| TASK REQUIREMENTS |
Output exactly the lines from the first one down to the line containing "return quads, np.concatenate([fan, end])", inclusive.

| DATASET EXTRACT |

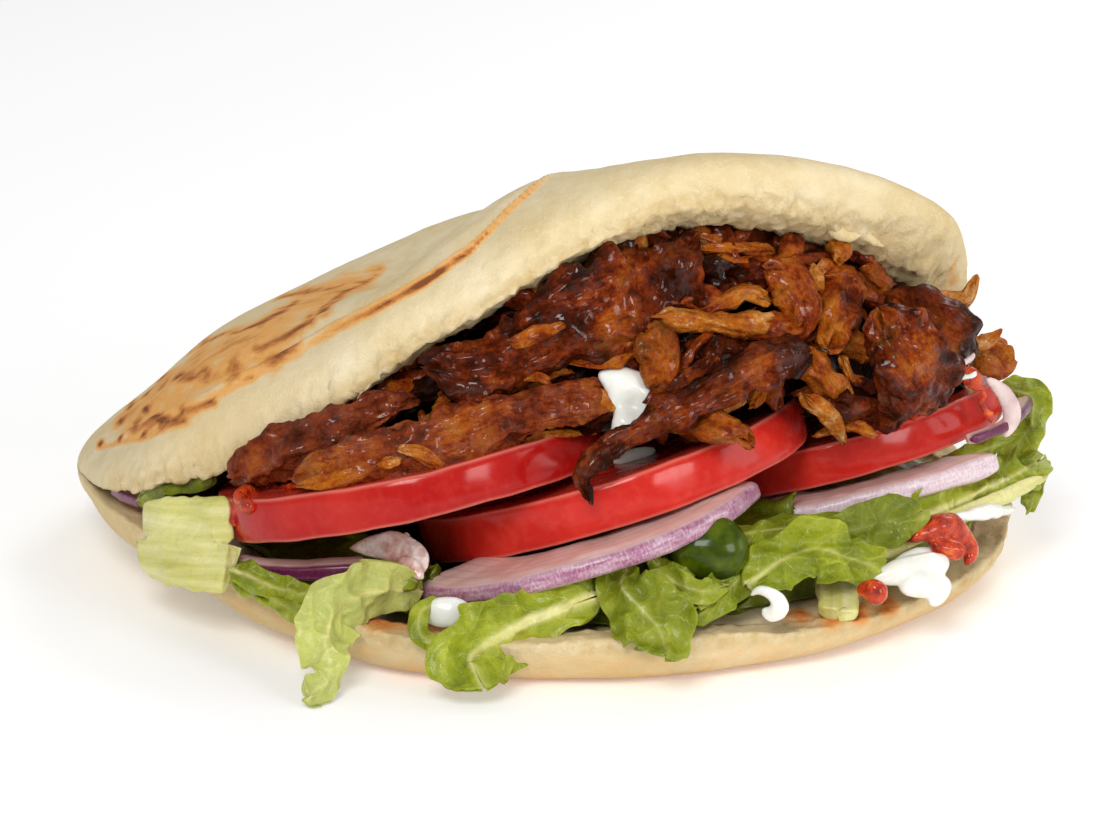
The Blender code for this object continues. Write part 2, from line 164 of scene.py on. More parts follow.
def ring_faces(rows, around):
    """Quads between consecutive closed rings of points, and fans that close the first and last ring on
    two poles."""
    grid = np.arange(rows * around).reshape(rows, around)
    a, b = grid[:-1], grid[1:]
    quads = np.stack([a, np.roll(a, -1, 1), np.roll(b, -1, 1), b], -1).reshape(-1, 4)
    first, last = rows * around, rows * around + 1
    fan = np.stack([np.roll(grid[0], -1), grid[0], np.full(around, first)], -1)
    end = np.stack([grid[-1], np.roll(grid[-1], -1), np.full(around, last)], -1)
    return quads, np.concatenate([fan, end])


def tube(points, flow, tint):
    """A closed part: rings of points (n, m, 3), with flow (along, across, number) and tint (three shares)
    at each."""
    n, m = points.shape[:2]
    quads, tris = ring_faces(n, m)

    def capped(values):
        values = np.broadcast_to(values, (n, m, 3))
        return np.concatenate([values.reshape(-1, 3), values[[0, -1]].mean(1)])
    return capped(points), quads, tris, capped(flow), capped(tint)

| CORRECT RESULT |
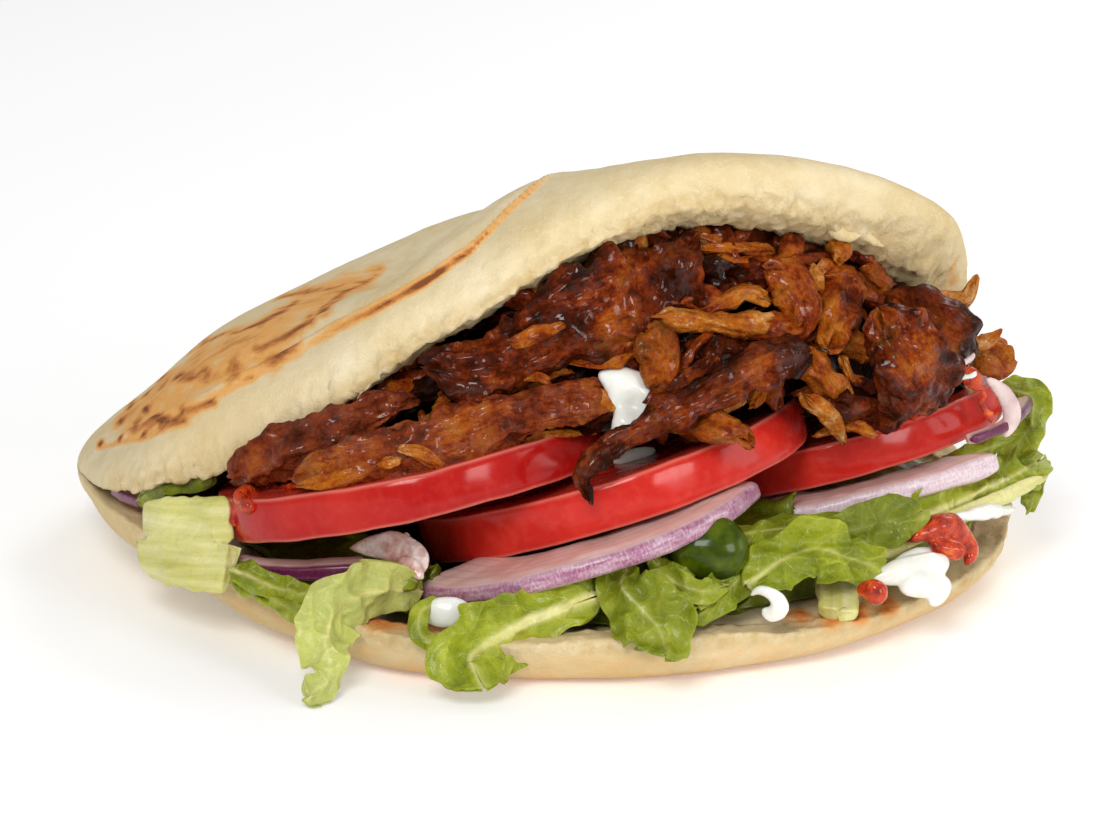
The Blender code for this object continues. Write part 2, from line 164 of scene.py on. More parts follow.
def ring_faces(rows, around):
    """Quads between consecutive closed rings of points, and fans that close the first and last ring on
    two poles."""
    grid = np.arange(rows * around).reshape(rows, around)
    a, b = grid[:-1], grid[1:]
    quads = np.stack([a, np.roll(a, -1, 1), np.roll(b, -1, 1), b], -1).reshape(-1, 4)
    first, last = rows * around, rows * around + 1
    fan = np.stack([np.roll(grid[0], -1), grid[0], np.full(around, first)], -1)
    end = np.stack([grid[-1], np.roll(grid[-1], -1), np.full(around, last)], -1)
    return quads, np.concatenate([fan, end])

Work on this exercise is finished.